Je m’adapte, j’improvise et je crois que je suis très intuitive. Au festival de Sao Paulo, je cherchais des nouveaux talents et aujourd’hui j’aime travailler avec des activistes « débutants ». C’est excitant de découvrir des personnes et de nouveaux projets. Moi aussi au début j’ai été soutenue ; mon premier film était avec Matt Dillon, j’ai aussi collaboré avec Allen Ginsberg et Robert Redford a montré mon premier film d’étudiante !

Avez-vous des regrets sur certains aspects de votre vie ?
Je crois qu’il ne faut pas avoir de regrets ! Il y a eu des choses difficiles bien sûr mais j’ai pris mes décisions de manière très consciente.

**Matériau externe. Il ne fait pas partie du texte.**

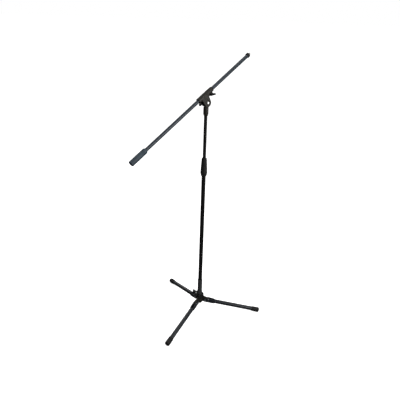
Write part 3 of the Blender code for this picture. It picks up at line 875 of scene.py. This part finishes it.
def build_post():
    """Swivel post: a sleeve on the upper tube's end, and a flat eye for the tilt bolt."""
    low = span("swivel_post", MAST)[0]
    bore = 8.3 * MM
    outer = 12.3 * MM
    outline = [(0, SLEEVE_TOP), (outer, SLEEVE_TOP), (outer, low + 9 * MM),
               (bore + 0.8 * MM, low), (0, low)]
    radii = [0, 1.8 * MM, 1.5 * MM, 0.4 * MM, 0]
    body = turned_mesh("post_body", fillet(outline, radii, closed=False), FINE, closed=False)
    drop = SLEEVE_TOP - TILT_POINT.z - 0.5 * MM
    eye = wrap(((0, 0, 13 * MM), (drop, 7 * MM, 1.5 * MM), (drop, -7 * MM, 1.5 * MM)))
    steps = [
        ("UNION", prism_mesh("eye", eye, -6 * MM, 6 * MM), POST),
        ("DIFFERENCE", round_bar("eye_hole", BOLT_HOLE, -10 * MM, 10 * MM), POST),
        ("DIFFERENCE", round_bar("socket", bore, low - MM, SOCKET_TOP, FINE), MAST),
        ("DIFFERENCE", round_bar("thread_hole", 5 * MM, SOCKET_TOP - 2 * MM,
                                 SOCKET_TOP + 6 * MM), MAST),
    ]
    post = soften(merge("post", body, steps), 5, 0.5)
    place_piece("swivel_casting", post, MAST, "mast_top", ["swivel_post"])


# ---------------------------------------------------------------- tilt joint and boom clamp

EAR_INNER = 7.6 * MM
EAR_OUTER = 13.6 * MM
RECESS_RADIUS = 11.5 * MM
CLAMP_KNOB_TURN = Matrix.Rotation(math.radians(60), 4, "Z")
TILT_KNOB_TURN = Matrix.Rotation(math.radians(40), 4, "Z")


def ear_outline(side):
    """Cheek round the tilt bolt; the boom's axis is at Y = side, which may be above or below."""
    up = math.copysign(1, side)
    crown = [(14 * MM, side - 3 * MM * up, 8 * MM), (-12 * MM, side - 8 * MM * up, 8 * MM)]
    if up < 0:
        crown.reverse()
    return wrap([(0, 0, 19 * MM)] + crown, 32)


def build_clamp():
    """Boom clamp: a sleeve round the boom's bush, two ears, and a boss for the clamp screw."""
    low = -36 * MM
    high = 56 * MM
    outer = 12.6 * MM
    bore = 10.5 * MM
    to_boom = TILT.inverted() @ BOOM
    to_screw = TILT.inverted() @ SCREW
    outline = [(0, high), (bore + 0.8 * MM, high), (outer - 0.6 * MM, high - 9 * MM),
               (outer, high - 16 * MM), (outer, low + 1.5 * MM), (outer - 1.2 * MM, low),
               (0, low)]
    radii = [0, 0.4 * MM, 3 * MM, 4 * MM, 1 * MM, 0.5 * MM, 0]
    sleeve = turned_mesh("sleeve", fillet(outline, radii, closed=False), FINE, closed=False)
    sleeve.transform(to_boom)
    ear = ear_outline(to_boom.translation.y)
    past = 20 * MM
    steps = [
        ("UNION", prism_mesh("ear", ear, EAR_INNER, EAR_OUTER), OWN),
        ("UNION", prism_mesh("ear", ear, -EAR_OUTER, -EAR_INNER), OWN),
        ("DIFFERENCE", round_bar("bolt_hole", BOLT_HOLE, -past, past), OWN),
        ("DIFFERENCE", round_bar("recess", RECESS_RADIUS, EAR_OUTER - 1.5 * MM, past, FINE), OWN),
        ("DIFFERENCE", round_bar("far_recess", RECESS_RADIUS, -past, 0.6 * MM - EAR_OUTER, FINE),
         OWN),
        ("UNION", round_bar("boss", 7 * MM, 5 * MM, 14.7 * MM), to_screw),
        ("DIFFERENCE", round_bar("bore", bore, low - 5 * MM, high + 5 * MM, FINE), to_boom),
        ("DIFFERENCE", round_bar("pad_hole", 4.3 * MM, 8 * MM, 13.2 * MM), to_screw),
        ("DIFFERENCE", round_bar("screw_hole", 3.3 * MM, 8 * MM, 22 * MM), to_screw),
    ]
    clamp = soften(merge("clamp", sleeve, steps), 5, 0.5)
    place_piece("clamp_casting", clamp, TILT, "clamp", ["boom_clamp_body"])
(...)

Par exemple, j’ai choisi de ne pas fonder de famille car je suis nomade et je vais dans des pays en guerre… C’est une décision responsable, non ? Comme je suis toujours à l’oeuvre, je n’ai pas non plus de vie personnelle mais on ne peut pas tout avoir !

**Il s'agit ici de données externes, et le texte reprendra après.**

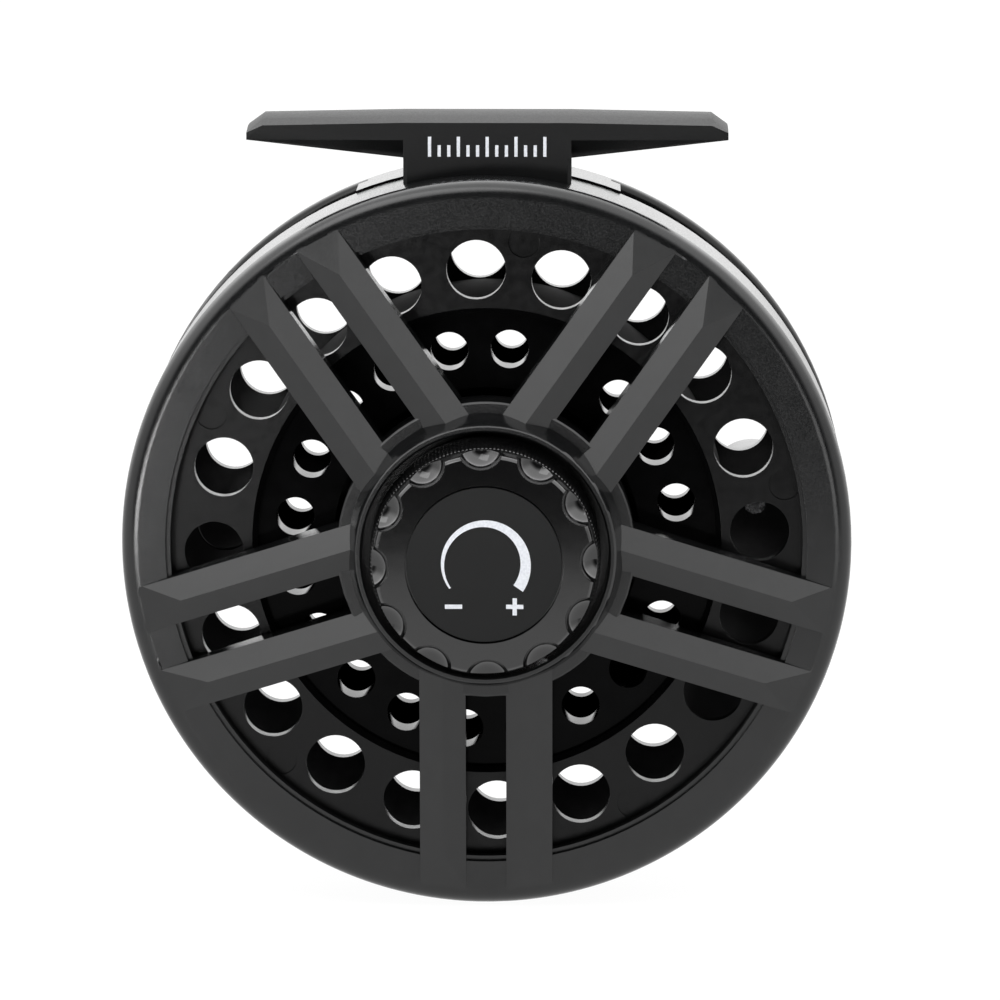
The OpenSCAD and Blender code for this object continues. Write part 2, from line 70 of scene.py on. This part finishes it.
# Regions of the spool's one moulding: its webs, and the arbor between the two flanges.
WEB_RADIUS = 30.5 * MM
ARBOR_INNER, ARBOR_OUTER = 31.0 * MM, 32.2 * MM
LINE_FRONT, LINE_BACK = -9.6 * MM, 15.0 * MM


# ---- node trees ----

class Nodes:
    """A node tree with short calls to add, join and reckon with nodes."""

    def __init__(self, tree):
        self.tree = tree

    def add(self, kind, **settings):
        node = self.tree.nodes.new(kind)
        for key, value in settings.items():
            setattr(node, key, value)
        return node

    def join(self, start, end):
        self.tree.links.new(start, end)

    def feed(self, socket, value):
        """Sets a socket to a number, or joins another node's output to it."""
        if isinstance(value, (int, float)):
            socket.default_value = value
        else:
            self.join(value, socket)

    def maths(self, operation, a, b):
        node = self.add("ShaderNodeMath", operation=operation)
        self.feed(node.inputs[0], a)
        self.feed(node.inputs[1], b)
        return node.outputs[0]

    def times(self, a, b):
        return self.maths("MULTIPLY", a, b)

    def between(self, value, low, high):
        """Mask: one where the value is between low and high, and zero elsewhere."""
        return self.times(self.maths("GREATER_THAN", value, low), self.maths("LESS_THAN", value, high))

    def mix(self, mask, where_zero, where_one):
        node = self.add("ShaderNodeMix")
        self.join(mask, node.inputs["Factor"])
        self.feed(node.inputs["A"], where_zero)
        self.feed(node.inputs["B"], where_one)
        return node.outputs["Result"]

    def remap(self, value, low, high, to_low, to_high, **settings):
        node = self.add("ShaderNodeMapRange", **settings)
        for name, number in (("From Min", low), ("From Max", high), ("To Min", to_low), ("To Max", to_high)):
            node.inputs[name].default_value = number
        self.join(value, node.inputs["Value"])
        return node.outputs["Result"]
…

De quoi êtes-vous la plus fière ?
Je travaille tout le temps pour promouvoir la solidarité. C’est mon moteur. Nous sommes 7 milliards, imagine si on s’unissait ! Le problème c’est que le système te pousse à être esclave, il faut travailler pour manger et ça nous empêche de voir l’essentiel. Il faudrait donner de l’utilité à l’argent, le redistribuer, le partager. Pour financer mes projets, je fais des investissements socialement responsables en bourse (énergie renouvelable, projets à impact social, etc.) alors qu’on me disait impossible de faire de l’argent avec de bonnes choses. Cela me permet aussi d’être autonome pour que mes films ne soient pas coupés et censurés. Mes envies aujourd’hui ? Il est temps de vraiment aider la jeunesse. Il faut donner, donner, et l’encourager car elle est l’héritière de la poubelle que nous avons créée.